Восстание обострило крестьянское политическое сознание. Отчасти это произошло потому, что, несмотря на преобладание крестьян в отрядах революции 1525 г., значительное участие в ней приняли городские ремесленники, а в некоторых регионах — шахтёры, принеся больше искушённости в защиту дела «простого человека». В результате восстание породило на свет ряд, можно сказать, конституционных проектов или, по крайней мере, предложений. Большинство из них представляло собой вариации на тему территориальных собраний-ландшафтов, которым теперь придавалась «корпоративно-ассоциативная» форма. Иными словами, основой нового политического порядка предполагались добровольные объединения социальных, цехового типа, «корпусов» крестьян, ремесленников, шахтёров или иных категорий простых людей, стоящих ниже двух первых сословий и городской олигархии. В Вюртемберге, Зальцбурге, Тироле и кое-где в других местах были предложены разные типы собраний, в зависимости от местных условий, однако во всех вариантах духовенство и знать в них не включались, только народные корпорации под сильно ограниченной властью местного князя. Поэтому в современной историографии бунт простолюдинов трактуется как своего рода раннедемократическая революция.
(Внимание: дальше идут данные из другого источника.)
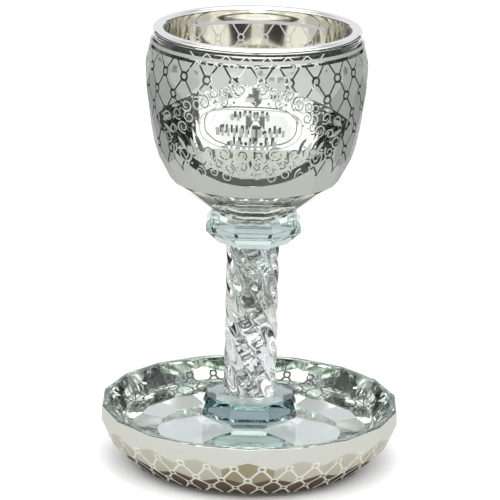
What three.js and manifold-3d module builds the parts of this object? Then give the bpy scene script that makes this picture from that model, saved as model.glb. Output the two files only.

Сначала крестьянские отряды действительно воздерживались от насилия. Но к концу апреля 1525 г. по сельской местности бродило свыше 300 тыс. вооружённых людей, и некоторые из отрядов неизбежно начали грабить, разрушать монастыри, совершать набеги на дворянские владения. Когда восстание докатилось до Тюрингии, Лютер сам отправился в деревню, убеждая крестьян, что христианскую свободу следует понимать «в духовном плане, а не в плотском», и вернулся напуганный их гневом. Со своей стороны, правительство эрцгерцога Фердинанда, брата Карла V, теперь только притворялось, будто ведёт переговоры, стремясь выиграть время для мобилизации войск. Притом раздробленность политической власти в Германии не предоставляла крестьянам центральной мишени для атаки: там не было ни Бастилии, которую можно взять штурмом, ни национального парламента, который можно заставить принять требования восставших. Да и не могли крестьяне долго оставаться под ружьём; после двух недель на большой дороге им приходилось возвращаться домой и выходить в поле. Когда апрель сменился маем, бесцельное движение «простого человека», «мужика» (Karsthans) вырвалось из-под контроля. Как ранее в Богемии, повсюду особую ненависть вызывало всё, связанное с учением и книгами. В некоторых местах восстание привлекло последних представителей революционного рыцарства, таких, как Гёц фон Берлихинген. В других — получило поддержку ремесленников из мелких городков. И, конечно же, оно притягивало радикальных клириков и пророков-милленариев, самый яркий тому пример — Томас Мюнцер. Однако подавляющее превосходство в силе всё же оставалось на стороне князей, а не народных масс. К концу июня восстание практически везде было подавлено ценой нескольких сотен тысяч жизней.

Могло ли сложиться по-другому? Бликле и другие его единомышленники среди современных историков утверждают, что могло. Некоторые имперские города, например Эрфурт и Мемминген, сумели наладить сосуществование с крестьянскими отрядами. Поэтому можно вообразить себе победу крестьян и городских общин, ведущую к чему-то вроде швейцарской системы. Но республиканско-федералистская Швейцария выжила в основном благодаря естественной защите в виде Альп. На открытых же пространствах империи панъевропейская логика строительства современного государства совершенно противоречила такой раннедемократической революции. И князья это хорошо понимали. Их упорное нежелание вести переговоры в чём-то напоминает политику Адольфа Тьера по принципу «чем хуже, тем лучше» в отношении Парижской коммуны. Столкнувшись с размахом восстания 1525 г., они предпочли полностью разгромить крестьян, дабы раз и навсегда покончить с угрозой со стороны деревенского «башмака». Стратегия князей увенчалась успехом, так же как действия Тьера положили конец парижской повстанческой традиции. Потом немецким крестьянам сделали небольшие уступки, и до XIX в. их не было слышно.